Steelhead is back

We pulled up to station 220 around 9 PM and sent a few release commands to receiver Steelhead but heard no replies. The Sikuliaq has a deployable centerboard that extends several feet below the hull and so we’ve been using the transducer on the end of the centerboard since that’s a less noisy environment for a transducer than up on the hull where more water turbulence and air bubbles can muddle the incoming pings. For almost all of the receiver recoveries that has been working really well.  But alas, we couldn’t get any commands through to Steelhead, though we did sporadically get a reply when trying to range on it so we knew it was still alive (in the acoustical communication sense).
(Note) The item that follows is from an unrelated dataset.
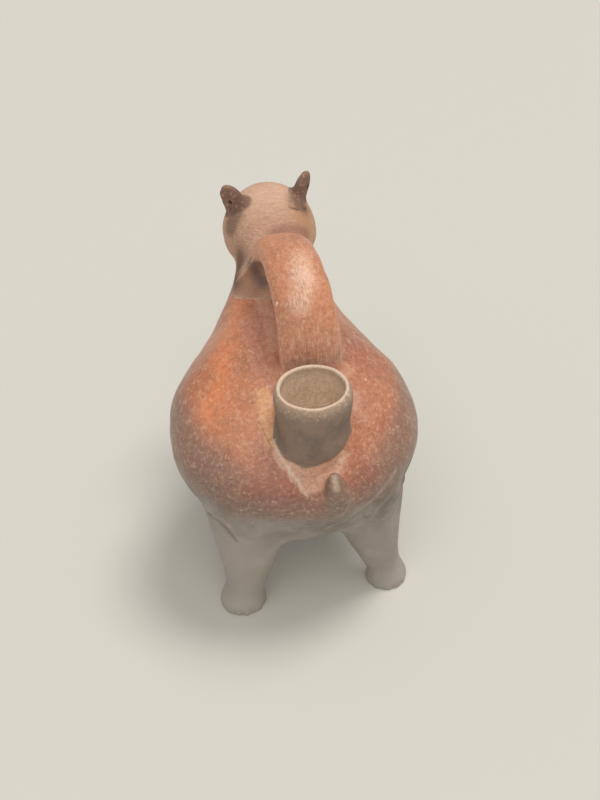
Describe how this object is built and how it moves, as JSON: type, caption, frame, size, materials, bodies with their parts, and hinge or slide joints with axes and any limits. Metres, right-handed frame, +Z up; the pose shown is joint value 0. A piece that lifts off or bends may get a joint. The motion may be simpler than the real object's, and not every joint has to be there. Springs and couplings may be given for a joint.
{
  "type": "animal_shaped_pottery_vessel",
  "caption": "Ancient red pottery vessel shaped as a stout four-legged animal, hollow, with rump spout, strap handle, pierced ears and open mouth",
  "frame": {"origin": "on the ground, in the middle of the vessel's outer box", "axes": "+Z up, the animal faces -Y, its left side is +X"},
  "size_m": [0.146, 0.23, 0.216],
  "materials": {
    "fired_clay": "burnished red slip, worn to buff on the head and spout, greyed on the legs"
  },
  "bodies": {
    "root": {"vessel": "fired_clay"}
  },
  "joints": []
}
Earlier in the cruise Jake noticed another receiver that was hard to communicate with, but which worked just fine when we switched to the ship’s hull mounted transducer (as opposed to the centerboard ducer). So we switched to the hull transducer and bam – it acknowledged its release command on the first try! About four hours later we landed it on deck.  So new numbers for the cruise:  159 deployments and 159 successful recoveries. Coupled with the 168 deployments and recoveries we did on the HT-RESIST survey earlier this year, that’s makes for 327 total deployments without a single loss of instrument this year. To be fair, we did have two receiver frames and some sensors destroyed when the ship ran them over during their recovery this cruise, but we still got the data loggers (and the data) back.

Steelhead was back on deck around 1 AM with a nice turnout of the science party to celebrate the final instrument recovery.
Ocean bottom EM receivers stacked and ready to be craned off the ship when we arrive in Seward.